» Brief
Quote exactly, and only, the lines from the one with "Model this object" down to the one with "const WEB_NOTCH = 0.3;", both included.

#### Supplied records ####

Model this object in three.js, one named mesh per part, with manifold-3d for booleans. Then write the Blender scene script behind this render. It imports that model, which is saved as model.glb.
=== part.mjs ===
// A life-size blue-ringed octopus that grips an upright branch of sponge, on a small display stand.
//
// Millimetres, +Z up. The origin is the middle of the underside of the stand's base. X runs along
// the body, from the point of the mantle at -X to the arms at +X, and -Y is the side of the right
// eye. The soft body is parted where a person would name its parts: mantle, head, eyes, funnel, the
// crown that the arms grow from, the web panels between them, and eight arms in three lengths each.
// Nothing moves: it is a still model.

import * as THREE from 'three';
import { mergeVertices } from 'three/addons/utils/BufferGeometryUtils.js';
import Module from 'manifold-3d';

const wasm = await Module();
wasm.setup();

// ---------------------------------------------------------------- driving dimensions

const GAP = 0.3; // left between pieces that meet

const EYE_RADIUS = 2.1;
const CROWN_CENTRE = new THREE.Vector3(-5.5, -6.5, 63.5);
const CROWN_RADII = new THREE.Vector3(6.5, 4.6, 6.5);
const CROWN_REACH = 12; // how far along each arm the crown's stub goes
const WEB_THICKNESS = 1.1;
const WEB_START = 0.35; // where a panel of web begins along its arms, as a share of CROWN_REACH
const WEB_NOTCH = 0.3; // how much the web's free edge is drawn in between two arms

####
#### Supplied records ####

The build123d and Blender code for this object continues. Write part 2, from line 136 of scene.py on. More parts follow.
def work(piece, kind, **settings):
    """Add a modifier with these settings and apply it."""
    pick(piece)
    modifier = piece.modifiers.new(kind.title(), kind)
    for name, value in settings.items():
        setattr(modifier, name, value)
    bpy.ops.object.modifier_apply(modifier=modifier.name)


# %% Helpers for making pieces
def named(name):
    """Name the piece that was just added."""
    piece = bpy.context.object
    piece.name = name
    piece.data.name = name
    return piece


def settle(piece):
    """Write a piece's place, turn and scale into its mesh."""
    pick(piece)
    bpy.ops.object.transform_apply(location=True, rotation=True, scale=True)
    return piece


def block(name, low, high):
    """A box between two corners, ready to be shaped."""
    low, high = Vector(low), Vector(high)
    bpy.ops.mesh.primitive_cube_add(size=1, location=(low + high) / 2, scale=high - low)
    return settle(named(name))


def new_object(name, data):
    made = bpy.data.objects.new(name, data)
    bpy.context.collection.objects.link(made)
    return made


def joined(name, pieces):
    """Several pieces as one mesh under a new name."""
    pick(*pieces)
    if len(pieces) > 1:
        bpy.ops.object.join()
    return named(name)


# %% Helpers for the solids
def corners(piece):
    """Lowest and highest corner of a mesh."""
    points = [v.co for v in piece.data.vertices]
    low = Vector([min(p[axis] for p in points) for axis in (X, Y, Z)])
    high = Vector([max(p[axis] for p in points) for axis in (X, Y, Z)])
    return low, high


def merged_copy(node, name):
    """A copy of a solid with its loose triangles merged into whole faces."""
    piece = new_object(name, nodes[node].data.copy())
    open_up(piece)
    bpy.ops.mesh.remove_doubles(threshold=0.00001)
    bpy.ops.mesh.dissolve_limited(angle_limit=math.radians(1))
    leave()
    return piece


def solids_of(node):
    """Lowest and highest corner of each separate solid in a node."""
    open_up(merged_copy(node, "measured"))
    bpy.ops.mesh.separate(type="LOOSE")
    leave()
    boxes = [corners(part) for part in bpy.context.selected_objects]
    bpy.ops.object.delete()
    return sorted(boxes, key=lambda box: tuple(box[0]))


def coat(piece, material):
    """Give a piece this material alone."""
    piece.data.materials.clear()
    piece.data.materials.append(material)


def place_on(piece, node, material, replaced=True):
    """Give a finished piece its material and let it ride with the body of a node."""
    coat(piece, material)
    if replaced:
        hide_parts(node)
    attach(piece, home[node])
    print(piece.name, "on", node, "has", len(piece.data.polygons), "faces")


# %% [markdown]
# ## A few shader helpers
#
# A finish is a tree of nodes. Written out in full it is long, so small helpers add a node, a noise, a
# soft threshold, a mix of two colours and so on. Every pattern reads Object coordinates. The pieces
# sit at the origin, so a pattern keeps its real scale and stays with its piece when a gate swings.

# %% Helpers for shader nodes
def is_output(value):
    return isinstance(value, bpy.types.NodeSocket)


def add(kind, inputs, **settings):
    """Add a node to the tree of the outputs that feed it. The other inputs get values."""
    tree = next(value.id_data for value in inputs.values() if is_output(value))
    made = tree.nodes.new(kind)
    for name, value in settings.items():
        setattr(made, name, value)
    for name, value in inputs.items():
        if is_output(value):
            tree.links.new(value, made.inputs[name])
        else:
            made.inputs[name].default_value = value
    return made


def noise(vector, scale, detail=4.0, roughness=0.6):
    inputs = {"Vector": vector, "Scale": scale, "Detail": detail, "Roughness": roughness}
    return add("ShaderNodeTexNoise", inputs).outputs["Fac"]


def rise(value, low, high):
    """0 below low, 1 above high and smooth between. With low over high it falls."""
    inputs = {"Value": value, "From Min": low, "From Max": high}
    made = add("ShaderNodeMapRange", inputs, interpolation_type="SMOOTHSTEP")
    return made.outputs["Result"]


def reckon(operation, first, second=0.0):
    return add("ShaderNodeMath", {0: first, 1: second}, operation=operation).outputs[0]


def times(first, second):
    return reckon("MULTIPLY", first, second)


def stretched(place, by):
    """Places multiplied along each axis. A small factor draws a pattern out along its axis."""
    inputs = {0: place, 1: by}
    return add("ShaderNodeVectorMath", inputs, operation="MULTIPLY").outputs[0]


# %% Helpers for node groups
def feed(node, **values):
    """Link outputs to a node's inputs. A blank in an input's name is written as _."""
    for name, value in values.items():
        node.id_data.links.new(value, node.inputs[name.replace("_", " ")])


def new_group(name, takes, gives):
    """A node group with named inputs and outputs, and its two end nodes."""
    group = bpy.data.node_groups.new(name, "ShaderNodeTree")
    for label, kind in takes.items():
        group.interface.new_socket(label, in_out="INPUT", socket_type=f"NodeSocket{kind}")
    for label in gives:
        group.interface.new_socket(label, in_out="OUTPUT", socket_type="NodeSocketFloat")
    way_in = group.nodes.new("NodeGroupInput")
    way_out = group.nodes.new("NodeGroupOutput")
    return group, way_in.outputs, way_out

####

» Answer to this task
Model this object in three.js, one named mesh per part, with manifold-3d for booleans. Then write the Blender scene script behind this render. It imports that model, which is saved as model.glb.
=== part.mjs ===
// A life-size blue-ringed octopus that grips an upright branch of sponge, on a small display stand.
//
// Millimetres, +Z up. The origin is the middle of the underside of the stand's base. X runs along
// the body, from the point of the mantle at -X to the arms at +X, and -Y is the side of the right
// eye. The soft body is parted where a person would name its parts: mantle, head, eyes, funnel, the
// crown that the arms grow from, the web panels between them, and eight arms in three lengths each.
// Nothing moves: it is a still model.

import * as THREE from 'three';
import { mergeVertices } from 'three/addons/utils/BufferGeometryUtils.js';
import Module from 'manifold-3d';

const wasm = await Module();
wasm.setup();

// ---------------------------------------------------------------- driving dimensions

const GAP = 0.3; // left between pieces that meet

const EYE_RADIUS = 2.1;
const CROWN_CENTRE = new THREE.Vector3(-5.5, -6.5, 63.5);
const CROWN_RADII = new THREE.Vector3(6.5, 4.6, 6.5);
const CROWN_REACH = 12; // how far along each arm the crown's stub goes
const WEB_THICKNESS = 1.1;
const WEB_START = 0.35; // where a panel of web begins along its arms, as a share of CROWN_REACH
const WEB_NOTCH = 0.3; // how much the web's free edge is drawn in between two arms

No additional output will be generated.